Moods of Norway works a lot with development of photoprints and patterns in their collections and three satellite images have been the starting point for this unique collection. The images used are acquired by the European environmental monitoring satellite ”Envisat”, Courtesy of the European Space Agency ESA, The Norwegian Space Center and downloaded close to the North Pole by Kongsberg Satellite Services, KSAT.

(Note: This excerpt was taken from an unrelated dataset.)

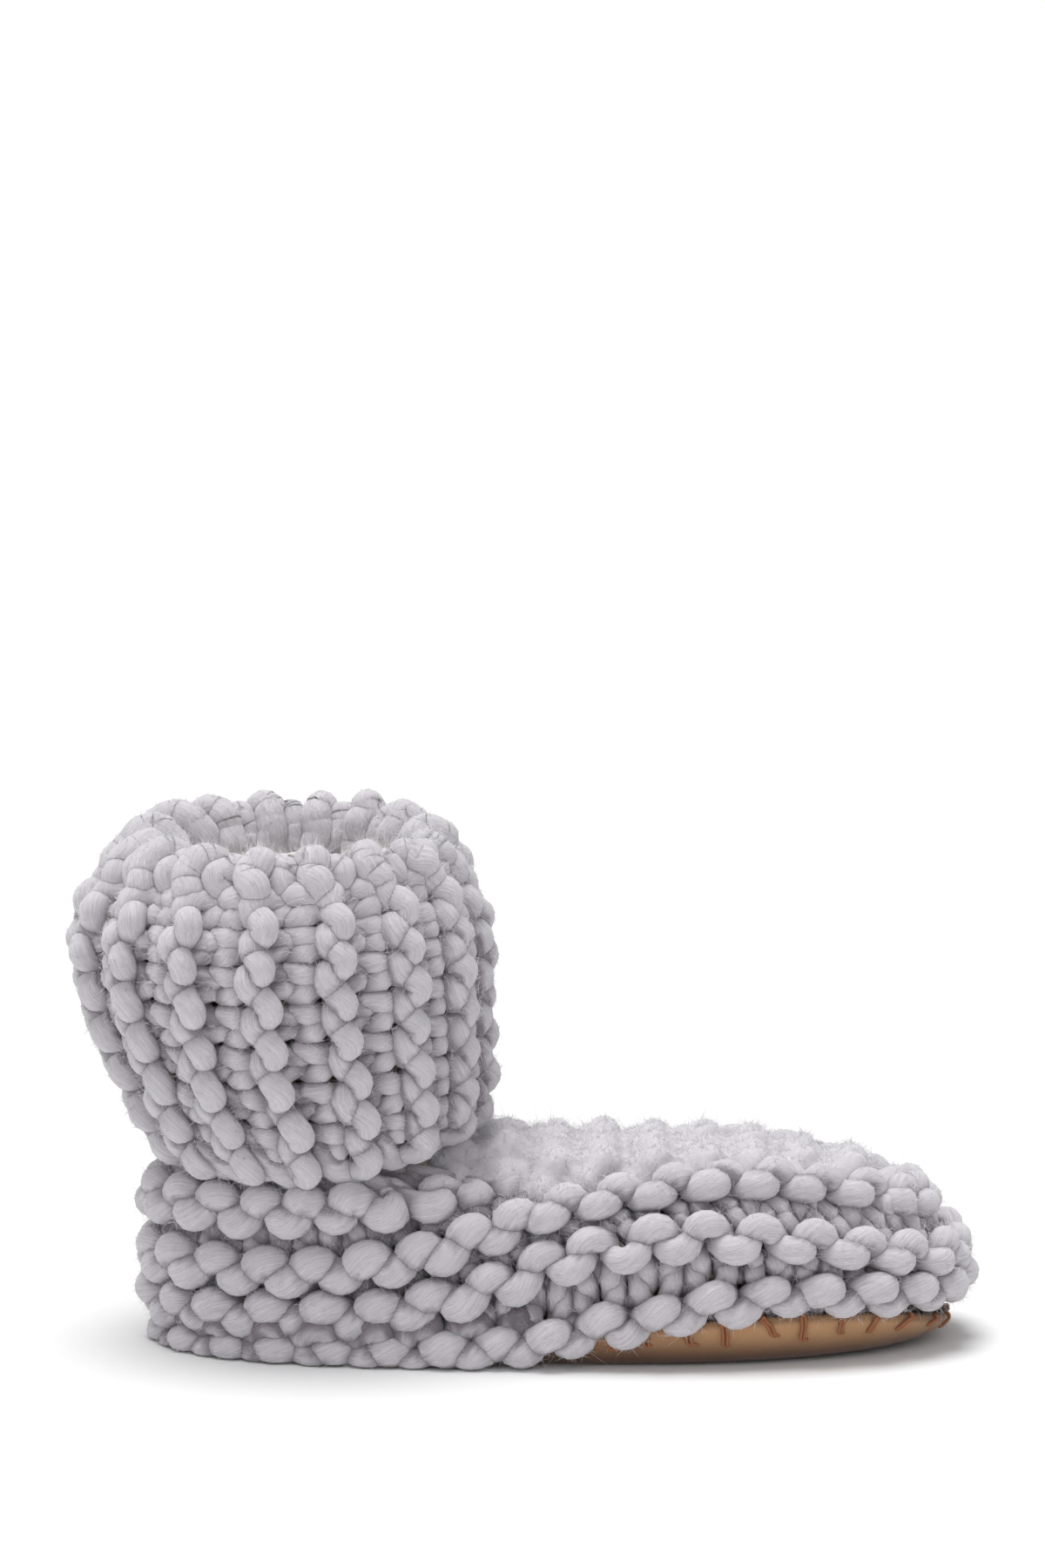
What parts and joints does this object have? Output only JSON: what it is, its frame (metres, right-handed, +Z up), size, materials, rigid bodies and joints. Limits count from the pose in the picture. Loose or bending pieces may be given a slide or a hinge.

This satellite ground station in Svalbard plays a very important role internationally since no other station in the world can talk to the satellites as often as they can, thus ensuring freshly updated information about weather, climate and environment from anywhere in the world. “We are really excited that Moods of Norway have chosen to use these satellite images from Svalbard in their collection! The satellites orbit the Earth and provide us with so much valuable information. So next time you wish on a shooting star it might just be a satellite, giving us almost all the data one could wish for”. (Nina Soleng, Marketing Director at KSAT)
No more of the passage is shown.